Domestic alternatives are penetrating comprehensively from “mid-to-low-end” to “high-end”: the low-computing power market has achieved domestic dominance (over 50% share in front-view integrated machines), the mid-computing power market is rapidly capturing share with “cost-effectiveness + localized services,” and the high-computing power market is breaking the overseas monopoly through technological breakthroughs, with domestic share expected to exceed 50% by 2026.

The technological route is converging towards “integrated cockpit + high computing power + open ecosystem”: integrating cockpit and intelligent driving functions onto a single chip is the ultimate form, with 3nm process and Chiplet technology further enhancing computing power density, while ecological adaptation capability will become the core competitiveness of chip manufacturers.

Market competition is shifting from “computing power comparison” to “value competition”: as the issue of computing power surplus becomes apparent, automakers will focus more on the energy efficiency ratio, algorithm adaptability, and cost control of chips, rather than simply pursuing computing power values. Manufacturers with integrated capabilities of “hardware + software + services” will prevail.

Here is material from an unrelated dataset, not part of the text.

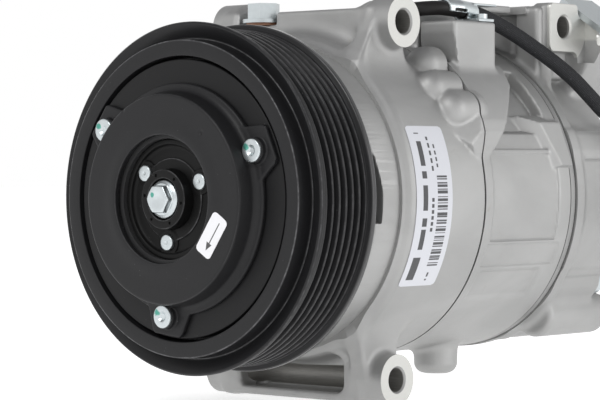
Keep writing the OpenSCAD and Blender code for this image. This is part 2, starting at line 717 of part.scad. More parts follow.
module pulley() {
    first_y = -groove_count * groove_pitch / 2;
    crest = 0.8;
    root = 0.9;
    hub_r = bearing_od / 2 + hub_wall;
    // Grooves cut into the rim, one after the other
    ribs = [
        for (i = [0 : groove_count - 1]) let (y = first_y + groove_pitch * (i + 0.5))
            each [
                [rib_r, y - groove_pitch / 2 + crest / 2], [groove_r, y - root / 2],
                [groove_r, y + root / 2], [rib_r, y + groove_pitch / 2 - crest / 2]
            ]
    ];
    color(black) difference() {
        turned(concat(
            [[bearing_od / 2, friction_y], [lip_in_r, friction_y], [lip_in_r, lip_front + 0.4],
            [lip_in_r + 0.4, lip_front], [lip_out_r - 0.6, lip_front], [lip_out_r, lip_front + 0.6],
            [lip_out_r, -pulley_half_w + 1.6], [pulley_r - 0.6, -pulley_half_w - 1.7],
            [pulley_r, -pulley_half_w - 1.1], [pulley_r, -pulley_half_w], [rib_r, first_y - 1.1]],
            ribs,
            [[rib_r, -first_y + 0.6], [pulley_r, pulley_half_w - 2.2], [pulley_r, pulley_half_w],
            [rim_in_r, pulley_half_w], [rim_in_r, coil_y0 - 1.2], [hub_r, coil_y0 - 1.2],
            [hub_r, bearing_y1], [bearing_od / 2, bearing_y1]]
        ));
        // Arc slots that steer the magnetic field
        for (k = [0 : 5]) difference() {
            sector(60 * k + 8, 60 * k + 52, friction_y - 1, coil_y0, 46);
            rod_y(43, friction_y - 2, coil_y0 + 1);
        }
    }
}

module hub() {
    color(steel) difference() {
        union() {
            rod_y(hub_boss_r, hub_boss_y, hub_stop_y - shim_t - 0.1);
            rod_y(hub_flange_r, plate_floor_y + cover_t, plate_floor_y + cover_t + 2.4);
        }
        rod_y(spline_r + run_gap, shaft_y0 - 0.5, hub_stop_y + 1);
        rod_y(3.2, hub_boss_y - 1, shaft_y0);
        rod_y(7.4, hub_boss_y - 1, hub_boss_y + bolt_seat_depth);
        on_circle(3, small_rivet_pcd / 2, rivet_phase)
            rod_y(small_rivet_r, plate_floor_y, plate_floor_y + 8);
    }
}
module adjusting_shim() {
    color(zinc) tube_y(shaft_r, spline_r + run_gap, hub_stop_y - shim_t - 0.1, hub_stop_y - 0.05);
}
module inner_plate() {
    color(black) difference() {
        union() {
            tube_y(rubber_in_r, hub_boss_r, plate_floor_y, plate_floor_y + cover_t);
            tube_y(rubber_in_r, rubber_in_r - cover_t, dome_y + 2.4, plate_floor_y + 1);
        }
        on_circle(3, small_rivet_pcd / 2, rivet_phase)
            rod_y(small_rivet_r, plate_floor_y - 1, plate_floor_y + cover_t + 1);
    }
}
module hub_rivets() {
    color(zinc) on_circle(3, small_rivet_pcd / 2, rivet_phase) {
        rod_y(small_rivet_r, plate_floor_y - 0.5, plate_floor_y + cover_t + 2.4);
        difference() {
            union() {
                rod_y(3, plate_floor_y - 1.5, plate_floor_y);
                cone_y(2.2, 3, plate_floor_y - 2.2, plate_floor_y - 1.5);
            }
            cone_y(1.2, 0.4, plate_floor_y - 2.3, plate_floor_y - 1.6);
        }
    }
}
module damper_rubber() {
    color([0.05, 0.05, 0.05]) turned([
        [rubber_in_r, dome_y + cover_t + air_gap + body_gap],
        [rubber_out_r - 0.8 - body_gap, dome_y + cover_t + air_gap + body_gap],
        [rubber_out_r - 0.1 - body_gap, armature_y0 - 1.2], [rubber_in_r, armature_y0 - 1.2]
    ]);
}
module damper_cover() {
    lobe_r = big_rivet_pcd / 2 + 6.4;
    side_r = dome_r - 1.9;
    color(black) difference() {
        union() {
            turned([
                [well_r, dome_y], [well_r + 0.6, dome_y - 0.5], [side_r - 1.5, dome_y],
                [side_r, dome_y + 1.2], [dome_r, cover_y0 - 0.9], [dome_r + 2.7, cover_y0],
                [dome_r + 2.7, armature_y0], [rubber_out_r, armature_y0],
                [rubber_out_r - 0.8, dome_y + cover_t], [well_r, dome_y + cover_t]
            ]);
            // Three straight-sided lobes that carry the large rivets
            difference() {
                translate([0, cover_y0, 0]) rotate([-90, 0, 0]) linear_extrude(cover_t) union() {
                    for (k = [0 : 2]) rotate(-rivet_phase - 120 * k) polygon([
                        [dome_r - 8, -14], [dome_r + 2.7, -10.4], [lobe_r - 0.8, -7.6], [lobe_r, -6.6],
                        [lobe_r, 6.6], [lobe_r - 0.8, 7.6], [dome_r + 2.7, 10.4], [dome_r - 8, 14]
                    ]);
                }
                rod_y(dome_r - 1, cover_y0 - 1, armature_y0 + 1);
            }
        }
        on_circle(3, big_rivet_pcd / 2, rivet_phase) {
            rod_y(big_rivet_r, cover_y0 - 1, armature_y0 + 1);
            rod_y(big_head_r + 0.3, cover_y0 - 9, rivet_seat_y);
        }
    }
}
module armature_plate() {
    color(black) difference() {
        tube_y(armature_r, 27, armature_y0, armature_y1);
        on_circle(3, big_rivet_pcd / 2, rivet_phase) rod_y(big_rivet_r, armature_y0 - 1, armature_y1 + 1);
        on_circle(3, big_rivet_pcd / 2, rivet_phase)
            rod_y(big_rivet_r + 1.2, armature_y1 - 1.4, armature_y1 + 1);
        for (k = [0 : 2]) difference() {
            sector(120 * k + rivet_phase + 18, 120 * k + rivet_phase + 102, armature_y0 - 1,
                armature_y1 + 1, 40.9);
            rod_y(38.3, armature_y0 - 2, armature_y1 + 2);
        }
    }
}
module armature_rivets() {
    color(zinc) on_circle(3, big_rivet_pcd / 2, rivet_phase) {
        rod_y(big_rivet_r, cover_y0 - 1, armature_y1 - 0.6);
        rod_y(big_rivet_r + 1.2, armature_y1 - 1.4, armature_y1 - 0.4);
        difference() {
            union() {
                rod_y(big_head_r, rivet_seat_y - 2.7, rivet_seat_y);
                cone_y(big_head_r - 0.8, big_head_r, rivet_seat_y - 3.4, rivet_seat_y - 2.7);
            }
            cone_y(1.8, 0.8, rivet_seat_y - 3.5, rivet_seat_y - 2.5);
        }
    }
}
module centre_bolt() {
    seat_y = hub_boss_y + bolt_seat_depth;
    color(zinc) {
        rod_y(2.5, seat_y - 1, shaft_y0 + 16);
        cone_y(5.6, 6.7, seat_y - 3.2, seat_y - 2.3);
        rod_y(6.7, seat_y - 2.3, seat_y);
        difference() {
            translate([0, seat_y - 5.6, 0]) rotate([-90, 30, 0]) cylinder(r = 5.77, h = 4.6, $fn = 6);
            cone_y(2.6, 2, seat_y - 5.7, seat_y - 5);
        }
    }
}
module turn_arrow_label() {
    // Thin label on the domed face, lengthwise at an angle
    side_r = dome_r - 1.9;
    color("white") intersection() {
        translate([24.7, dome_y, -12.3]) rotate([0, -56, 0]) block([-8.2, -2, -3.8], [8.2, 2, 3.8]);
        turned([
            [well_r + 0.6, dome_y - 0.5], [well_r + 0.6, dome_y - 0.65],
            [side_r - 1.5, dome_y - 0.15], [side_r - 1.5, dome_y]
        ]);
    }
}
module rating_label() {
    y0 = step_y + 4.4;
    color("white") difference() {
        intersection() {
            rod_y(body_r + 0.15, y0, y0 + 21);
            sector(-32, 26, y0, y0 + 21, body_r * 1.3);
        }
        rod_y(body_r + 0.02, y0 - 1, y0 + 22);
    }
}
module oil_plug_washer() {
    color("firebrick") translate([plug_x, plug_y, plug_seat_z]) difference() {
        cylinder(r = 6.6, h = plug_washer_t);
        translate([0, 0, -1]) cylinder(r = 3 + bolt_gap, h = 3);
    }
}
module oil_plug() {
    color(zinc) translate([plug_x, plug_y, plug_seat_z + plug_washer_t]) {
        translate([0, 0, -6.5]) cylinder(r = 2.95, h = 7.5);
        cylinder(r = 8, h = 1.4);
        translate([0, 0, 1.4]) cylinder(r = 6.35, h = 6, $fn = 6);
    }
}
module port_cover() {
    color(zinc) rotate([0, port_tilt, 0]) difference() {
        block([-12.5, head_y0 + 24.5, port_face_r], [12.5, head_y1 - 1.5, port_face_r + 2.4]);
        translate([8.6, port_y + 1, port_face_r - 1]) cylinder(r = 3 + bolt_gap, h = 5);
    }
}
module port_cover_bolt() {
    color(zinc) rotate([0, port_tilt, 0]) translate([8.6, port_y + 1, port_face_r]) {
        translate([0, 0, -11]) cylinder(r = 2.95, h = 12);
        translate([0, 0, 2.4]) cylinder(r = 3.9, h = 1.2);
        translate([0, 0, 3.4]) cylinder(r = 4.6, h = 4, $fn = 6);
        translate([0, 0, 0.5]) cylinder(r = 2.95, h = 3);
    }
}

module clutch_lead() {
    color([0.08, 0.08, 0.08]) swept_tube(along(lead_route, steps_a_span), lead_d / 2, lead_sides);
}
module lead_gland() {
    gland_x = 58;
    color(black) rotate([0, -gland_angle, 0]) {
        block([coil_in_r + 4.5, coil_plate_y + 0.5, -5], [gland_x - 1, housing_y0 + 3.6, 5]);
    }
}
module lead_clip() {
    r = lead_d / 2 + run_gap;
    color(zinc) difference() {
        union() {
            translate([held_x, 0, held_z]) rod_y(r + strap_t, clip_y - clip_len / 2, clip_y + clip_len / 2);
            block([held_x, clip_y - clip_len / 2, pad_z],
                [clip_x + 2.6, clip_y + clip_len / 2, pad_z + strap_t]);
        }
        translate([held_x, 0, held_z]) rod_y(r, clip_y - clip_len, clip_y + clip_len);
        translate([clip_x, clip_y, pad_z - 1]) cylinder(r = clip_screw_r + bolt_gap, h = 4);
    }
}
module clip_screw() {
    color(zinc) translate([clip_x, clip_y, pad_z + strap_t]) {
        cylinder(r = 2.3, h = 1.8);
        translate([0, 0, -8]) cylinder(r = clip_screw_r, h = 9);
    }
}
module lead_connector() {
    color([0.12, 0.12, 0.13]) translate([connector_x, connector_y, 0]) {
        block([0, 0, -21], [13, 15, 1]);
        block([2.9, 3.6, 1], [10.7, 11.4, 3.95]);
        block([4.5, -2, -14], [8.5, 0, -4]);
    }
}
module connector_bracket() {
    color(zinc) difference() {
        union() {
            block([bracket_x, bracket_y - 4.7, -15], [bracket_x + bracket_t, bracket_end, -1]);
            block([bracket_x, connector_y + 4, -19], [bracket_x + bracket_t, bracket_end, 0]);
        }
        rod_x(bracket_screw_r + bolt_gap, bracket_x - 2, bracket_x + 3, bracket_y, bracket_z);
    }
}
module bracket_screw() {
    color(zinc) {
        rod_x(bracket_screw_r, bracket_x - 10.5, bracket_x + 2, bracket_y, bracket_z);
        rod_x(4.4, bracket_x + bracket_t, bracket_x + bracket_t + 3.2, bracket_y, bracket_z);
    }
}

front_housing();
cylinder_block();
rear_head();
crankcase_gasket();
suction_reed_sheet();
valve_plate();
discharge_reed_sheet();
reed_retainer();
head_gasket();
through_bolts();
pistons();
piston_shoes();
drive_shaft();
lug_plate();
hinge_pin();
swash_plate();
return_spring();
thrust_bearing();
front_needle_bearing();
rear_needle_bearing();
shaft_seal();
seal_snap_ring();
control_valve();
relief_valve();
coil_cup();
coil_winding();
coil_snap_ring();
bearing_inner_race();
bearing_balls();
ball_cage();
bearing_outer_race();
bearing_snap_ring();
pulley();
hub();
adjusting_shim();
inner_plate();
hub_rivets();
damper_rubber();
damper_cover();
armature_plate();
armature_rivets();
centre_bolt();
turn_arrow_label();
rating_label();
oil_plug();
oil_plug_washer();
port_cover();
port_cover_bolt();
clutch_lead();
lead_gland();
lead_clip();
clip_screw();
lead_connector();
connector_bracket();
bracket_screw();
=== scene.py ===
import math
from functools import reduce

import bmesh
import bpy
import numpy as np
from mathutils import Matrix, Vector


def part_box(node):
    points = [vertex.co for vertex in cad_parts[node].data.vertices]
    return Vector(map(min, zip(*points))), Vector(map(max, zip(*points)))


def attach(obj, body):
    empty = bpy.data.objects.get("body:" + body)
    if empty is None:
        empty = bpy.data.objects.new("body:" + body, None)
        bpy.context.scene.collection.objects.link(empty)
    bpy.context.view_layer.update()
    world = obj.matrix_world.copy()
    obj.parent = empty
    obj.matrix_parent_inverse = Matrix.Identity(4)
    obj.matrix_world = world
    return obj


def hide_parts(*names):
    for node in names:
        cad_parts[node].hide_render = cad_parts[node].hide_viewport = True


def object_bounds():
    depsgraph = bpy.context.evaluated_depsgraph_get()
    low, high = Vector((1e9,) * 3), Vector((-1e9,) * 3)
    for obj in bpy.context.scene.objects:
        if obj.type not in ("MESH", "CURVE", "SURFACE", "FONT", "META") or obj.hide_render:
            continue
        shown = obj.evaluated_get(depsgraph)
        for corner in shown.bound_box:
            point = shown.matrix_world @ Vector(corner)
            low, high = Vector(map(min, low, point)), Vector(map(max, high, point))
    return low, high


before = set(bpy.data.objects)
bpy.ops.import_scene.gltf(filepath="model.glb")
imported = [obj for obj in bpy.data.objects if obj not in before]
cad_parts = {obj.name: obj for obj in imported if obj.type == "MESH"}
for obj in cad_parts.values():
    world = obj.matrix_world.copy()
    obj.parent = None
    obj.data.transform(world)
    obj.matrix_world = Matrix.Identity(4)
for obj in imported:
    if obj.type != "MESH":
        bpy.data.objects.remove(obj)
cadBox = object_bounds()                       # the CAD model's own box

mm = 0.001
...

6. Future Outlook: The Era of Equal Rights in Intelligent Driving, Chips as the Core Pass

As the “Moore’s Law” of intelligent driving hardware costs halves every two years, equipping 100,000 yuan models with urban NOA will become the norm, and the demand for intelligent driving SoCs will spread from high-end models to mass-market vehicles. Domestic chip manufacturers, leveraging localized services, rapid iteration capabilities, and cost advantages, are expected to achieve a “curve overtaking” in this industrial transformation.

In the future, intelligent driving SoCs will not only be the “computing heart” of vehicles but will also become the core label for differentiated competition among automakers. As technology continues to evolve, the deep integration of chips and algorithms will drive autonomous driving from “assisted” to “autonomous,” ultimately reshaping the travel ecosystem.